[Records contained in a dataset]
-- Begin --

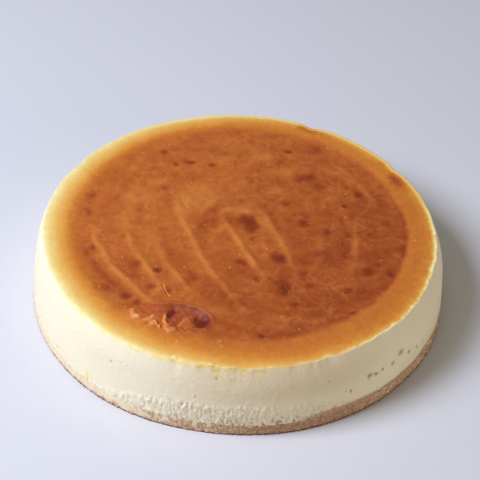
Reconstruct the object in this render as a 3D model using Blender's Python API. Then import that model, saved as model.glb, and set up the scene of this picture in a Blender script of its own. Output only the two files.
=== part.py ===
"""A whole baked lemon cheesecake, about ten inches across.

Two layers run through it: a thin base of pressed biscuit crumb, and a tall filling of set cream
cheese. The filling's top has browned in the oven. It carries the ridges that the poured batter
left, shallow dimples where bubbles scorched, and one torn blister at the front left.

Metres, +Z up. The origin is on the resting plane under the middle, and -Y is the front.
Places on the top are given in cake radii, seen from above.
"""

import math

import bmesh
import bpy
import numpy as np
from mathutils import Vector, noise

# The whole cake
CAKE_RADIUS = 0.124
CAKE_HEIGHT = 0.046
BASE_HEIGHT = 0.0082
LAYER_GAP = 0.0003

# The side: it shrank away from the tin towards the top, and rounds over into the rim
SIDE_TAPER = 0.0045
TAPER_POWER = 2.2
FOOT_TUCK = 0.0010
SHOULDER_WIDTH = 0.0033
SHOULDER_DROP = 0.0037
SIDE_WOBBLE = 0.0008
SIDE_WOBBLE_RATE = 2.6
SIDE_SEED = 11.0

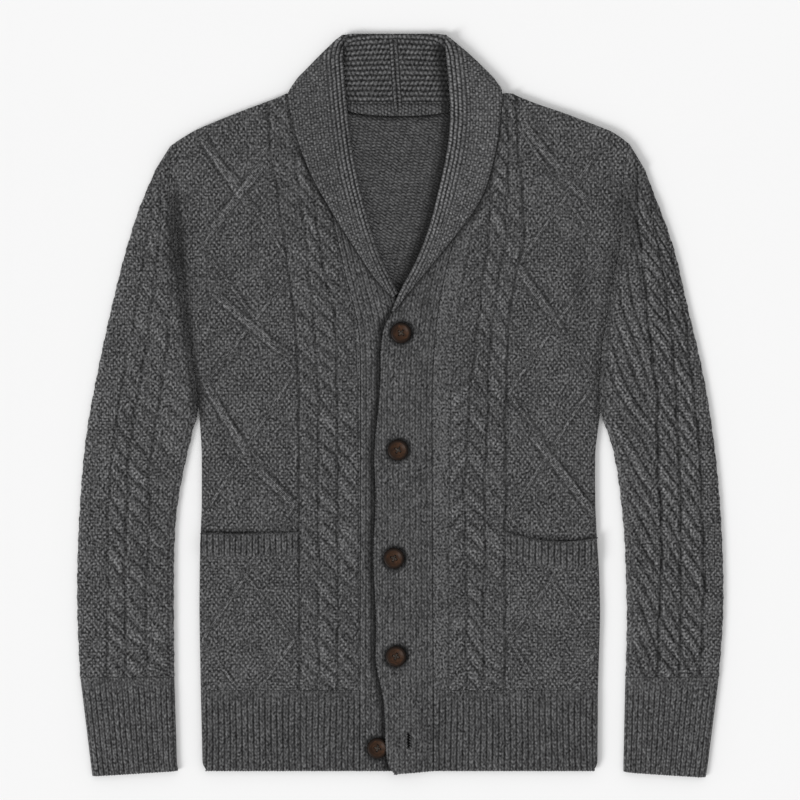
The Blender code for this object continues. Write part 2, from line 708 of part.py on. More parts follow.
def under_band_loop():
    edge = [(UNDER_EDGE, y) for y in (84, 0, -120, -250, HEM_END)]
    seam = np.vstack([[(-41.5, HEM_END)], seam_part("right", HEM_LINE, TUCK_TOP["right"])])
    return seamed(seam, tuck_line("right")[1:], edge)


def over_edge_line():
    points = [OVER_TIP] + [(x, y) for y, x in OVER_EDGE] + [OVER_BREAK]
    return smooth(points, 17.0)


def over_band_loop():
    seam = np.vstack([[(32.0, HEM_END)], seam_part("left", HEM_LINE, TUCK_TOP["left"])])
    return seamed(over_edge_line(), tuck_line("left")[::-1], seam[::-1])


LOOPS = {"back": back_loop(), "front_right": front_loop("right"), "front_left": front_loop("left"),
         "band_right": under_band_loop(), "band_left": over_band_loop(),
         "lapel_right": LAPEL_LOOPS["right"], "lapel_left": LAPEL_LOOPS["left"]}


def pocket_lines(side, places):
    """Lines down a pocket welt at places along its mouth, which sags in the middle."""
    sizes = POCKETS[side]
    (x0, x1), (first, middle, last), (depth0, depth1) = sizes["x"], sizes["top"], sizes["depth"]
    sag = middle - (first + last) / 2
    tops = first + (last - first) * places + 4 * sag * places * (1 - places)
    depths = depth0 + (depth1 - depth0) * places
    x = x0 + (x1 - x0) * places
    return np.stack([np.column_stack([x, tops - depths * down]) for down in (1.0, 0.5, 0.0)], axis=1)


def pocket_loop(side):
    lines = pocket_lines(side, np.linspace(0, 1, 9))
    return seamed(lines[:, 0], lines[-1:, 2], lines[::-1, 2])


# ---------------------------------------------------------------- the pieces
def make_back():
    loop = LOOPS["back"]
    edge = rounded([(np.vstack([loop, loop[:1]]), 0.7, 5.0)])
    top = lambda points: BACK_LEVEL + WALL - edge(points)
    panel("back", loop, top, flat_over(BACK_LEVEL), marks=rings_inside(loop, (5.0,), 32.0), swatch="inside")
    corners = [(-201.0, HEM_LINE), (199.5, HEM_LINE), (199.0, HEM_END + HEM_CORNER), (197.0, HEM_END + 2),
               (192.0, HEM_END), (-192.5, HEM_END), (-197.5, HEM_END + 2), (-199.5, HEM_END + HEM_CORNER)]
    panel("hem_back", seamed(corners), flat_over(BACK_LEVEL + WALL), flat_over(BACK_LEVEL), swatch="rib")


def make_front(side):
    loop = LOOPS[f"front_{side}"]
    lapel, pocket = LOOPS[f"lapel_{side}"], pocket_loop(side)
    lines = LINES[side]
    edge = rounded([(lines["armhole"], 2.0, 8.0), (lines["body"], 2.3, 8.0), (lines["shoulder"], 2.0, 10.0)])
    top = lambda points: FRONT_LEVEL + WALL - edge(points)
    ditches = DITCHES_RIGHT if side == "right" else DITCHES_LEFT
    edges = [at_height(ditches, column, side) for column in (1, 2, 3, 4)]
    top_y, bottom_y = 300.0, HEM_LINE + 4
    marks = []
    for outer, inner in zip(edges, edges[1:]):
        west, east = (outer, inner) if side == "right" else (inner, outer)
        marks += rope(west, east, top_y, bottom_y)
    marks += [ditch(line, top_y, bottom_y) for line in edges]
    beyond = lambda points: np.abs(points[:, 0]) > np.abs(edges[0](points[:, 1])) + 2.0
    lattice = LATTICE_RIGHT if side == "right" else LATTICE_LEFT
    marks += kept_runs([line for turns in lattice for line in ridge(turns)], beyond)
    marks += rings_inside(loop, (2.6, 8.0), 32.0) + dots(loop, 42.0)
    panel(f"front_{side}", loop, top, flat_over(FRONT_LEVEL), marks=marks, covers=[lapel, pocket])


def make_hem(side):
    sign = SIDES[side]
    stations = np.array([HEM_LINE, HEM_LINE - 6, HEM_END + HEM_CORNER, HEM_END])
    seam_x = sign * (41.5 if side == "right" else 32.0)
    side_x = sign * np.interp(stations, [HEM_END, HEM_LINE], [199.0, 201.0 if side == "right" else 199.5])
    outer = np.column_stack([side_x, stations])
    outer[-1, 0] -= sign * 4.0
    inner = np.column_stack([np.full(len(stations), seam_x), stations])
    places, rise = rib_profile(int(round(abs(side_x[0] - seam_x) / RIB_PITCH)), RIB)
    edge = rounded([(outer, 1.9, 7.0)])
    level = lambda points: FRONT_LEVEL + WALL - 0.4 - edge(points)
    ribbed_wall(f"hem_{side}", between(outer, inner, places), rise, level, flat_over(FRONT_LEVEL))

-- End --

Print out the whole listing exactly as it appears.

▶ TASK RESULT:
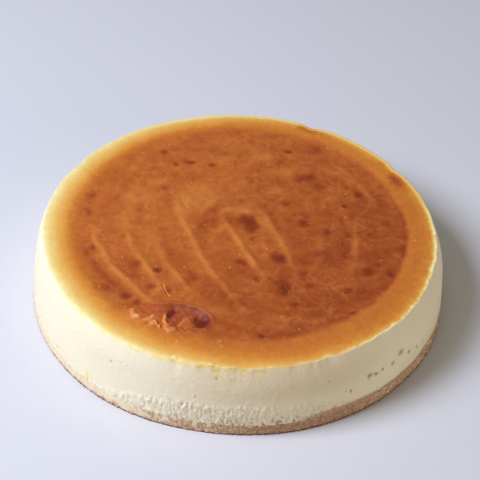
Reconstruct the object in this render as a 3D model using Blender's Python API. Then import that model, saved as model.glb, and set up the scene of this picture in a Blender script of its own. Output only the two files.
=== part.py ===
"""A whole baked lemon cheesecake, about ten inches across.

Two layers run through it: a thin base of pressed biscuit crumb, and a tall filling of set cream
cheese. The filling's top has browned in the oven. It carries the ridges that the poured batter
left, shallow dimples where bubbles scorched, and one torn blister at the front left.

Metres, +Z up. The origin is on the resting plane under the middle, and -Y is the front.
Places on the top are given in cake radii, seen from above.
"""

import math

import bmesh
import bpy
import numpy as np
from mathutils import Vector, noise

# The whole cake
CAKE_RADIUS = 0.124
CAKE_HEIGHT = 0.046
BASE_HEIGHT = 0.0082
LAYER_GAP = 0.0003

# The side: it shrank away from the tin towards the top, and rounds over into the rim
SIDE_TAPER = 0.0045
TAPER_POWER = 2.2
FOOT_TUCK = 0.0010
SHOULDER_WIDTH = 0.0033
SHOULDER_DROP = 0.0037
SIDE_WOBBLE = 0.0008
SIDE_WOBBLE_RATE = 2.6
SIDE_SEED = 11.0

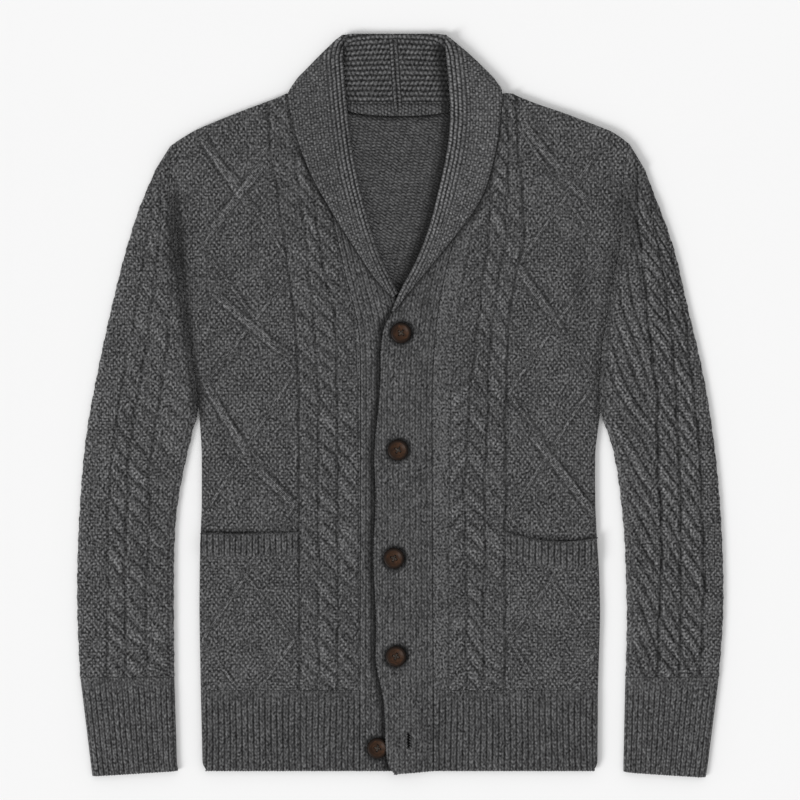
The Blender code for this object continues. Write part 2, from line 708 of part.py on. More parts follow.
def under_band_loop():
    edge = [(UNDER_EDGE, y) for y in (84, 0, -120, -250, HEM_END)]
    seam = np.vstack([[(-41.5, HEM_END)], seam_part("right", HEM_LINE, TUCK_TOP["right"])])
    return seamed(seam, tuck_line("right")[1:], edge)


def over_edge_line():
    points = [OVER_TIP] + [(x, y) for y, x in OVER_EDGE] + [OVER_BREAK]
    return smooth(points, 17.0)


def over_band_loop():
    seam = np.vstack([[(32.0, HEM_END)], seam_part("left", HEM_LINE, TUCK_TOP["left"])])
    return seamed(over_edge_line(), tuck_line("left")[::-1], seam[::-1])


LOOPS = {"back": back_loop(), "front_right": front_loop("right"), "front_left": front_loop("left"),
         "band_right": under_band_loop(), "band_left": over_band_loop(),
         "lapel_right": LAPEL_LOOPS["right"], "lapel_left": LAPEL_LOOPS["left"]}


def pocket_lines(side, places):
    """Lines down a pocket welt at places along its mouth, which sags in the middle."""
    sizes = POCKETS[side]
    (x0, x1), (first, middle, last), (depth0, depth1) = sizes["x"], sizes["top"], sizes["depth"]
    sag = middle - (first + last) / 2
    tops = first + (last - first) * places + 4 * sag * places * (1 - places)
    depths = depth0 + (depth1 - depth0) * places
    x = x0 + (x1 - x0) * places
    return np.stack([np.column_stack([x, tops - depths * down]) for down in (1.0, 0.5, 0.0)], axis=1)


def pocket_loop(side):
    lines = pocket_lines(side, np.linspace(0, 1, 9))
    return seamed(lines[:, 0], lines[-1:, 2], lines[::-1, 2])


# ---------------------------------------------------------------- the pieces
def make_back():
    loop = LOOPS["back"]
    edge = rounded([(np.vstack([loop, loop[:1]]), 0.7, 5.0)])
    top = lambda points: BACK_LEVEL + WALL - edge(points)
    panel("back", loop, top, flat_over(BACK_LEVEL), marks=rings_inside(loop, (5.0,), 32.0), swatch="inside")
    corners = [(-201.0, HEM_LINE), (199.5, HEM_LINE), (199.0, HEM_END + HEM_CORNER), (197.0, HEM_END + 2),
               (192.0, HEM_END), (-192.5, HEM_END), (-197.5, HEM_END + 2), (-199.5, HEM_END + HEM_CORNER)]
    panel("hem_back", seamed(corners), flat_over(BACK_LEVEL + WALL), flat_over(BACK_LEVEL), swatch="rib")


def make_front(side):
    loop = LOOPS[f"front_{side}"]
    lapel, pocket = LOOPS[f"lapel_{side}"], pocket_loop(side)
    lines = LINES[side]
    edge = rounded([(lines["armhole"], 2.0, 8.0), (lines["body"], 2.3, 8.0), (lines["shoulder"], 2.0, 10.0)])
    top = lambda points: FRONT_LEVEL + WALL - edge(points)
    ditches = DITCHES_RIGHT if side == "right" else DITCHES_LEFT
    edges = [at_height(ditches, column, side) for column in (1, 2, 3, 4)]
    top_y, bottom_y = 300.0, HEM_LINE + 4
    marks = []
    for outer, inner in zip(edges, edges[1:]):
        west, east = (outer, inner) if side == "right" else (inner, outer)
        marks += rope(west, east, top_y, bottom_y)
    marks += [ditch(line, top_y, bottom_y) for line in edges]
    beyond = lambda points: np.abs(points[:, 0]) > np.abs(edges[0](points[:, 1])) + 2.0
    lattice = LATTICE_RIGHT if side == "right" else LATTICE_LEFT
    marks += kept_runs([line for turns in lattice for line in ridge(turns)], beyond)
    marks += rings_inside(loop, (2.6, 8.0), 32.0) + dots(loop, 42.0)
    panel(f"front_{side}", loop, top, flat_over(FRONT_LEVEL), marks=marks, covers=[lapel, pocket])


def make_hem(side):
    sign = SIDES[side]
    stations = np.array([HEM_LINE, HEM_LINE - 6, HEM_END + HEM_CORNER, HEM_END])
    seam_x = sign * (41.5 if side == "right" else 32.0)
    side_x = sign * np.interp(stations, [HEM_END, HEM_LINE], [199.0, 201.0 if side == "right" else 199.5])
    outer = np.column_stack([side_x, stations])
    outer[-1, 0] -= sign * 4.0
    inner = np.column_stack([np.full(len(stations), seam_x), stations])
    places, rise = rib_profile(int(round(abs(side_x[0] - seam_x) / RIB_PITCH)), RIB)
    edge = rounded([(outer, 1.9, 7.0)])
    level = lambda points: FRONT_LEVEL + WALL - 0.4 - edge(points)
    ribbed_wall(f"hem_{side}", between(outer, inner, places), rise, level, flat_over(FRONT_LEVEL))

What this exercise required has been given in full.